■ What is being asked
Every line below that holds the string "parts" should be copied out.

■ Input material
########

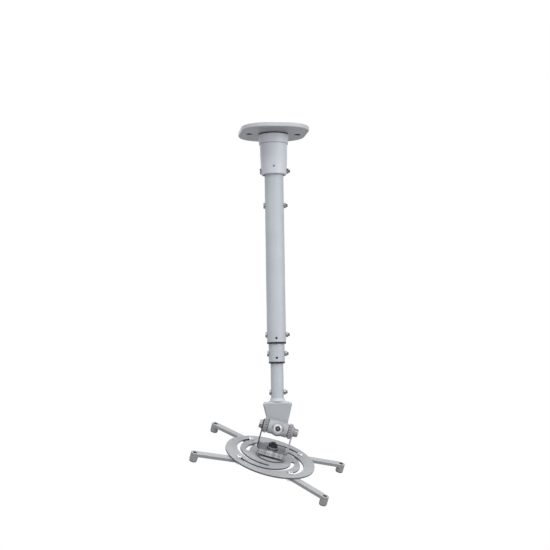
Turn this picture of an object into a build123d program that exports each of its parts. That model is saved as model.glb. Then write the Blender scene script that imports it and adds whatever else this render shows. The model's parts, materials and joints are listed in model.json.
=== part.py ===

########

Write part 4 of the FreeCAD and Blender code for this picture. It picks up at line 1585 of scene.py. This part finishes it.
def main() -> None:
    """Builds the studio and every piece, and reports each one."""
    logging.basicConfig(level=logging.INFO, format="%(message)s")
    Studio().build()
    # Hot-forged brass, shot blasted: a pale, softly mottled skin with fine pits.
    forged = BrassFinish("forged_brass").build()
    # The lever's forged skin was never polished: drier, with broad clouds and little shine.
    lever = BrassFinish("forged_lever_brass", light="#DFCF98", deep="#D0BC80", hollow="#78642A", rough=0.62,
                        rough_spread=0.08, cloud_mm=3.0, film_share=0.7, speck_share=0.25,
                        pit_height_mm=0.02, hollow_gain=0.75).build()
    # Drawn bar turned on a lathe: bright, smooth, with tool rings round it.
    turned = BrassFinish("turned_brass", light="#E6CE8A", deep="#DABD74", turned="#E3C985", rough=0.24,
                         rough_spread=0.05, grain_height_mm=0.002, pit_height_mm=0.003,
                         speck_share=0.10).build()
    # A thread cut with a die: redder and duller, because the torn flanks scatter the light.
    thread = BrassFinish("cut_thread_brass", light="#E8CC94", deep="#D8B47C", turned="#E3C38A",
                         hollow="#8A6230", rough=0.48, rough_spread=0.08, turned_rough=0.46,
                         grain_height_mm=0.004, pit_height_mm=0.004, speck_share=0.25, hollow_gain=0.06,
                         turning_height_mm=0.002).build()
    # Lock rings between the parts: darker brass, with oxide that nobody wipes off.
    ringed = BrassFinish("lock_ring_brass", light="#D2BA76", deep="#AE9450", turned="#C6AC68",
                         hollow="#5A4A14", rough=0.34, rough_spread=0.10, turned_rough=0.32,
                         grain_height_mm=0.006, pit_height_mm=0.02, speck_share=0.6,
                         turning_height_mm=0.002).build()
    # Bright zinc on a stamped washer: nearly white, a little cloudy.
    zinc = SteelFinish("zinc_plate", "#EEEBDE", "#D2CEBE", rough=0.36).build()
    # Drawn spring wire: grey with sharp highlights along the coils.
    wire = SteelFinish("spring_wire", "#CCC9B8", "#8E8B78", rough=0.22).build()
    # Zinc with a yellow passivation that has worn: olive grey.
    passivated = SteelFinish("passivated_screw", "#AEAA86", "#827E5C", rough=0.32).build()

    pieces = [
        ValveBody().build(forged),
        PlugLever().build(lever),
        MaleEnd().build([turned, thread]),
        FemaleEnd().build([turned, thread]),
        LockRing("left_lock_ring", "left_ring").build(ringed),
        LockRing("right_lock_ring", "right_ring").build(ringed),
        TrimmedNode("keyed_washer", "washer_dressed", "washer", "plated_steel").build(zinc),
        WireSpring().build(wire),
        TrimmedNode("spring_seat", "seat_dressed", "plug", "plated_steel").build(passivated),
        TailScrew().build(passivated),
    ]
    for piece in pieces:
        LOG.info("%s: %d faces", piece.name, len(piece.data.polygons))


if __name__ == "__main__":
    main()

########

■ Written solution
Turn this picture of an object into a build123d program that exports each of its parts. That model is saved as model.glb. Then write the Blender scene script that imports it and adds whatever else this render shows. The model's parts, materials and joints are listed in model.json.
    # Lock rings between the parts: darker brass, with oxide that nobody wipes off.